Supplied material:

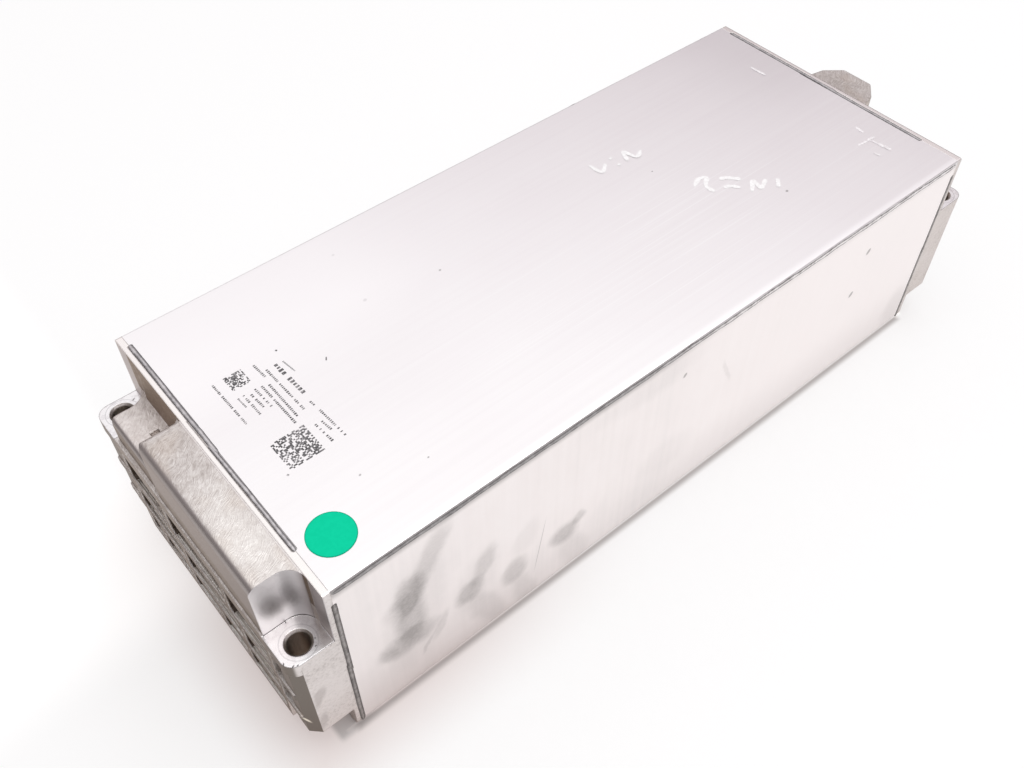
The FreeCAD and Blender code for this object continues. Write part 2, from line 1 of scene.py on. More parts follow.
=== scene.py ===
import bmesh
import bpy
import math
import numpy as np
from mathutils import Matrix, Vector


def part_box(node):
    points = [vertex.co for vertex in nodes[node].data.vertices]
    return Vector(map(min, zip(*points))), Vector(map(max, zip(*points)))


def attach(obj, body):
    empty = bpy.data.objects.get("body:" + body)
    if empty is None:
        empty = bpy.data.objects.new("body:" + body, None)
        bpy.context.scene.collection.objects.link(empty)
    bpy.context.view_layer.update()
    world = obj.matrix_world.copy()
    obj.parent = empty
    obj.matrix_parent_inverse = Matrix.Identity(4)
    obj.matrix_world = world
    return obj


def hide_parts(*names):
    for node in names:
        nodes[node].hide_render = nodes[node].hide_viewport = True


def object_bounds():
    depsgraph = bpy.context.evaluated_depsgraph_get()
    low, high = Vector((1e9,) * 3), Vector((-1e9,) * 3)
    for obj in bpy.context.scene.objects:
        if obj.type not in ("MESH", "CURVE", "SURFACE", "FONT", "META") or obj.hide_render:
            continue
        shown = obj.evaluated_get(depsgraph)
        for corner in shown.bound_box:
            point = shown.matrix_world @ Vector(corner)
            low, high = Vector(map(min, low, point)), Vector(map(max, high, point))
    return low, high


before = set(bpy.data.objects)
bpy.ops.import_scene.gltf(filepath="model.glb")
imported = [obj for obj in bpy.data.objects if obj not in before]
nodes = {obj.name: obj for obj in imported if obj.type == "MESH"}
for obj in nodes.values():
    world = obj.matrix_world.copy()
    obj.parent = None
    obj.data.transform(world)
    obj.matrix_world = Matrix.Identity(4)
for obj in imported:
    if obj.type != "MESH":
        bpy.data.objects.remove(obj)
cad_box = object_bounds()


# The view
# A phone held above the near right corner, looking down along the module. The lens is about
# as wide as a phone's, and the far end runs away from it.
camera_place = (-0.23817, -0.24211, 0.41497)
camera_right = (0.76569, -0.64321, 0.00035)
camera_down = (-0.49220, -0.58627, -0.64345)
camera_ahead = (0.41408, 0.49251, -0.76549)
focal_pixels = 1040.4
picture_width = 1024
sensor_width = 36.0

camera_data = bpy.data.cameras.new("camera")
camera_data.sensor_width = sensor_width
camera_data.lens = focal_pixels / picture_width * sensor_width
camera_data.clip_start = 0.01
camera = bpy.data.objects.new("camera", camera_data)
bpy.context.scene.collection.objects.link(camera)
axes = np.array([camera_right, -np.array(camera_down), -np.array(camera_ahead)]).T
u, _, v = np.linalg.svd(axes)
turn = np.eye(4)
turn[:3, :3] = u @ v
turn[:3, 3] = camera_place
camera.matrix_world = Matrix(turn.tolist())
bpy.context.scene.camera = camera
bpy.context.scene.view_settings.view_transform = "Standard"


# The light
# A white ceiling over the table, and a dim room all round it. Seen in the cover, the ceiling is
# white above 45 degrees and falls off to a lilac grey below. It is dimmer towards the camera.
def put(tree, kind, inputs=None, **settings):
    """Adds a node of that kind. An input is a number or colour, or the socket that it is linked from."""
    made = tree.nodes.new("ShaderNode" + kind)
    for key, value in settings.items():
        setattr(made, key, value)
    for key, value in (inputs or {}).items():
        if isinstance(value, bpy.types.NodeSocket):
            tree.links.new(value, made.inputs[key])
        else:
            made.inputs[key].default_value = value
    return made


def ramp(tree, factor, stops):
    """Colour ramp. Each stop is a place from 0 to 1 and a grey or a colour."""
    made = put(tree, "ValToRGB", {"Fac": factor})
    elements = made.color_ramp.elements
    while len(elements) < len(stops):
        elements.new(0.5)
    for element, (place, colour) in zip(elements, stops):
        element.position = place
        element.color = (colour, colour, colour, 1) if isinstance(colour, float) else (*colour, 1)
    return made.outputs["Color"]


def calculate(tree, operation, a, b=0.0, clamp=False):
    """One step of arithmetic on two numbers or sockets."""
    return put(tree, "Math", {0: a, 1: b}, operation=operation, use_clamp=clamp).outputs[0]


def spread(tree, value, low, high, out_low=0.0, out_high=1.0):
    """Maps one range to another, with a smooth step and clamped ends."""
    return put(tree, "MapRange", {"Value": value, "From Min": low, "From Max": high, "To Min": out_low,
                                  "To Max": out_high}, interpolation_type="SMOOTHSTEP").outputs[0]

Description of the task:
Exactly reproduce the material above.

Task solution:
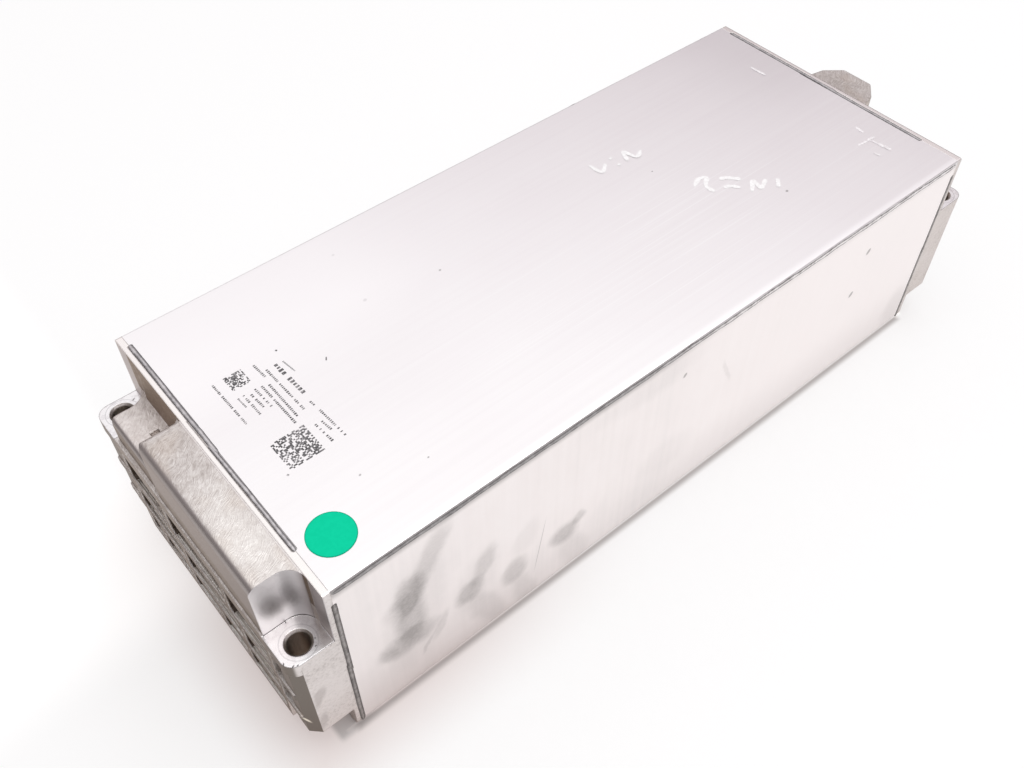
The FreeCAD and Blender code for this object continues. Write part 2, from line 1 of scene.py on. More parts follow.
=== scene.py ===
import bmesh
import bpy
import math
import numpy as np
from mathutils import Matrix, Vector


def part_box(node):
    points = [vertex.co for vertex in nodes[node].data.vertices]
    return Vector(map(min, zip(*points))), Vector(map(max, zip(*points)))


def attach(obj, body):
    empty = bpy.data.objects.get("body:" + body)
    if empty is None:
        empty = bpy.data.objects.new("body:" + body, None)
        bpy.context.scene.collection.objects.link(empty)
    bpy.context.view_layer.update()
    world = obj.matrix_world.copy()
    obj.parent = empty
    obj.matrix_parent_inverse = Matrix.Identity(4)
    obj.matrix_world = world
    return obj


def hide_parts(*names):
    for node in names:
        nodes[node].hide_render = nodes[node].hide_viewport = True


def object_bounds():
    depsgraph = bpy.context.evaluated_depsgraph_get()
    low, high = Vector((1e9,) * 3), Vector((-1e9,) * 3)
    for obj in bpy.context.scene.objects:
        if obj.type not in ("MESH", "CURVE", "SURFACE", "FONT", "META") or obj.hide_render:
            continue
        shown = obj.evaluated_get(depsgraph)
        for corner in shown.bound_box:
            point = shown.matrix_world @ Vector(corner)
            low, high = Vector(map(min, low, point)), Vector(map(max, high, point))
    return low, high


before = set(bpy.data.objects)
bpy.ops.import_scene.gltf(filepath="model.glb")
imported = [obj for obj in bpy.data.objects if obj not in before]
nodes = {obj.name: obj for obj in imported if obj.type == "MESH"}
for obj in nodes.values():
    world = obj.matrix_world.copy()
    obj.parent = None
    obj.data.transform(world)
    obj.matrix_world = Matrix.Identity(4)
for obj in imported:
    if obj.type != "MESH":
        bpy.data.objects.remove(obj)
cad_box = object_bounds()


# The view
# A phone held above the near right corner, looking down along the module. The lens is about
# as wide as a phone's, and the far end runs away from it.
camera_place = (-0.23817, -0.24211, 0.41497)
camera_right = (0.76569, -0.64321, 0.00035)
camera_down = (-0.49220, -0.58627, -0.64345)
camera_ahead = (0.41408, 0.49251, -0.76549)
focal_pixels = 1040.4
picture_width = 1024
sensor_width = 36.0

camera_data = bpy.data.cameras.new("camera")
camera_data.sensor_width = sensor_width
camera_data.lens = focal_pixels / picture_width * sensor_width
camera_data.clip_start = 0.01
camera = bpy.data.objects.new("camera", camera_data)
bpy.context.scene.collection.objects.link(camera)
axes = np.array([camera_right, -np.array(camera_down), -np.array(camera_ahead)]).T
u, _, v = np.linalg.svd(axes)
turn = np.eye(4)
turn[:3, :3] = u @ v
turn[:3, 3] = camera_place
camera.matrix_world = Matrix(turn.tolist())
bpy.context.scene.camera = camera
bpy.context.scene.view_settings.view_transform = "Standard"


# The light
# A white ceiling over the table, and a dim room all round it. Seen in the cover, the ceiling is
# white above 45 degrees and falls off to a lilac grey below. It is dimmer towards the camera.
def put(tree, kind, inputs=None, **settings):
    """Adds a node of that kind. An input is a number or colour, or the socket that it is linked from."""
    made = tree.nodes.new("ShaderNode" + kind)
    for key, value in settings.items():
        setattr(made, key, value)
    for key, value in (inputs or {}).items():
        if isinstance(value, bpy.types.NodeSocket):
            tree.links.new(value, made.inputs[key])
        else:
            made.inputs[key].default_value = value
    return made


def ramp(tree, factor, stops):
    """Colour ramp. Each stop is a place from 0 to 1 and a grey or a colour."""
    made = put(tree, "ValToRGB", {"Fac": factor})
    elements = made.color_ramp.elements
    while len(elements) < len(stops):
        elements.new(0.5)
    for element, (place, colour) in zip(elements, stops):
        element.position = place
        element.color = (colour, colour, colour, 1) if isinstance(colour, float) else (*colour, 1)
    return made.outputs["Color"]


def calculate(tree, operation, a, b=0.0, clamp=False):
    """One step of arithmetic on two numbers or sockets."""
    return put(tree, "Math", {0: a, 1: b}, operation=operation, use_clamp=clamp).outputs[0]


def spread(tree, value, low, high, out_low=0.0, out_high=1.0):
    """Maps one range to another, with a smooth step and clamped ends."""
    return put(tree, "MapRange", {"Value": value, "From Min": low, "From Max": high, "To Min": out_low,
                                  "To Max": out_high}, interpolation_type="SMOOTHSTEP").outputs[0]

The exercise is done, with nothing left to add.